-- BEGIN Supplied material --

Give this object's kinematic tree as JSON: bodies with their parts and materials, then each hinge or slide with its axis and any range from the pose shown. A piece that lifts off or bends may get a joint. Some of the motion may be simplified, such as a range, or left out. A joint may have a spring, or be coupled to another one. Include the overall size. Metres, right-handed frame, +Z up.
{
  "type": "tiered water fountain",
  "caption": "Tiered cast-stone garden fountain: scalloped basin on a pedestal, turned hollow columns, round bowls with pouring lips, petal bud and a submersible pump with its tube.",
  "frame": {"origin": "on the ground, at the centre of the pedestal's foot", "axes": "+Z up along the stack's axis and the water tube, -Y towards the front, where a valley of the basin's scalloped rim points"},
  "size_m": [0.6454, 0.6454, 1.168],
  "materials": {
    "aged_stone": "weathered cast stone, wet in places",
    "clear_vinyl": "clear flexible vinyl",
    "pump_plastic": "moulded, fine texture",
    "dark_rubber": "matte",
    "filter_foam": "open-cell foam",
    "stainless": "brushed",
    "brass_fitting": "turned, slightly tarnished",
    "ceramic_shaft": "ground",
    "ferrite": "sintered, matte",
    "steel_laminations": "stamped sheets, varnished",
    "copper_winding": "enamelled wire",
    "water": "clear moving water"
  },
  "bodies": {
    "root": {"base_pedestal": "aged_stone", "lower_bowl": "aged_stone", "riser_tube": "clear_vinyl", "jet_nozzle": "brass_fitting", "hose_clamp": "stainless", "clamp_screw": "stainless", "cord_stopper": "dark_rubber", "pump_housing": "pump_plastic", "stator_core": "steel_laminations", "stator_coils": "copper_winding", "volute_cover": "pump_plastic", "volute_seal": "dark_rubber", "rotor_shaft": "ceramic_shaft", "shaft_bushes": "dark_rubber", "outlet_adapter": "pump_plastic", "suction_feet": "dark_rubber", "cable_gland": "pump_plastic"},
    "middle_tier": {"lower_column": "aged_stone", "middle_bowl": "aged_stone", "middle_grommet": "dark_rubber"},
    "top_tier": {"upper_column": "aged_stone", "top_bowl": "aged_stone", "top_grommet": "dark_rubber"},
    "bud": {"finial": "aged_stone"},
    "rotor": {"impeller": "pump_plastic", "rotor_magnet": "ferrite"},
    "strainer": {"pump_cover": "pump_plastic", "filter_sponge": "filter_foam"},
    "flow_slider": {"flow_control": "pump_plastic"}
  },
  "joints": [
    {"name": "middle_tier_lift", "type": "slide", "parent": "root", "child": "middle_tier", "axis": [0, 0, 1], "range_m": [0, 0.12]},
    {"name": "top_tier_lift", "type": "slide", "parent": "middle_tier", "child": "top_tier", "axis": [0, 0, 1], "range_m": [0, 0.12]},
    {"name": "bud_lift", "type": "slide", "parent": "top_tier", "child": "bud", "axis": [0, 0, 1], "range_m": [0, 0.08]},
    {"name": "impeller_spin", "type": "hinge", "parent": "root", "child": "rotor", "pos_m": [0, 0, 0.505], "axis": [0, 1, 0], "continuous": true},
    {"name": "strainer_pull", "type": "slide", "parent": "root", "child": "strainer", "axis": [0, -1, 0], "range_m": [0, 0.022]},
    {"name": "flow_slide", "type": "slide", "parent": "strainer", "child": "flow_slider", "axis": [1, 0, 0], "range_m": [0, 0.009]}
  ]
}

-- END Supplied material --

Each line above must be reproduced exactly as it stands.

▶ **Response for this exercise**
Give this object's kinematic tree as JSON: bodies with their parts and materials, then each hinge or slide with its axis and any range from the pose shown. A piece that lifts off or bends may get a joint. Some of the motion may be simplified, such as a range, or left out. A joint may have a spring, or be coupled to another one. Include the overall size. Metres, right-handed frame, +Z up.
{
  "type": "tiered water fountain",
  "caption": "Tiered cast-stone garden fountain: scalloped basin on a pedestal, turned hollow columns, round bowls with pouring lips, petal bud and a submersible pump with its tube.",
  "frame": {"origin": "on the ground, at the centre of the pedestal's foot", "axes": "+Z up along the stack's axis and the water tube, -Y towards the front, where a valley of the basin's scalloped rim points"},
  "size_m": [0.6454, 0.6454, 1.168],
  "materials": {
    "aged_stone": "weathered cast stone, wet in places",
    "clear_vinyl": "clear flexible vinyl",
    "pump_plastic": "moulded, fine texture",
    "dark_rubber": "matte",
    "filter_foam": "open-cell foam",
    "stainless": "brushed",
    "brass_fitting": "turned, slightly tarnished",
    "ceramic_shaft": "ground",
    "ferrite": "sintered, matte",
    "steel_laminations": "stamped sheets, varnished",
    "copper_winding": "enamelled wire",
    "water": "clear moving water"
  },
  "bodies": {
    "root": {"base_pedestal": "aged_stone", "lower_bowl": "aged_stone", "riser_tube": "clear_vinyl", "jet_nozzle": "brass_fitting", "hose_clamp": "stainless", "clamp_screw": "stainless", "cord_stopper": "dark_rubber", "pump_housing": "pump_plastic", "stator_core": "steel_laminations", "stator_coils": "copper_winding", "volute_cover": "pump_plastic", "volute_seal": "dark_rubber", "rotor_shaft": "ceramic_shaft", "shaft_bushes": "dark_rubber", "outlet_adapter": "pump_plastic", "suction_feet": "dark_rubber", "cable_gland": "pump_plastic"},
    "middle_tier": {"lower_column": "aged_stone", "middle_bowl": "aged_stone", "middle_grommet": "dark_rubber"},
    "top_tier": {"upper_column": "aged_stone", "top_bowl": "aged_stone", "top_grommet": "dark_rubber"},
    "bud": {"finial": "aged_stone"},
    "rotor": {"impeller": "pump_plastic", "rotor_magnet": "ferrite"},
    "strainer": {"pump_cover": "pump_plastic", "filter_sponge": "filter_foam"},
    "flow_slider": {"flow_control": "pump_plastic"}
  },
  "joints": [
    {"name": "middle_tier_lift", "type": "slide", "parent": "root", "child": "middle_tier", "axis": [0, 0, 1], "range_m": [0, 0.12]},
    {"name": "top_tier_lift", "type": "slide", "parent": "middle_tier", "child": "top_tier", "axis": [0, 0, 1], "range_m": [0, 0.12]},
    {"name": "bud_lift", "type": "slide", "parent": "top_tier", "child": "bud", "axis": [0, 0, 1], "range_m": [0, 0.08]},
    {"name": "impeller_spin", "type": "hinge", "parent": "root", "child": "rotor", "pos_m": [0, 0, 0.505], "axis": [0, 1, 0], "continuous": true},
    {"name": "strainer_pull", "type": "slide", "parent": "root", "child": "strainer", "axis": [0, -1, 0], "range_m": [0, 0.022]},
    {"name": "flow_slide", "type": "slide", "parent": "strainer", "child": "flow_slider", "axis": [1, 0, 0], "range_m": [0, 0.009]}
  ]
}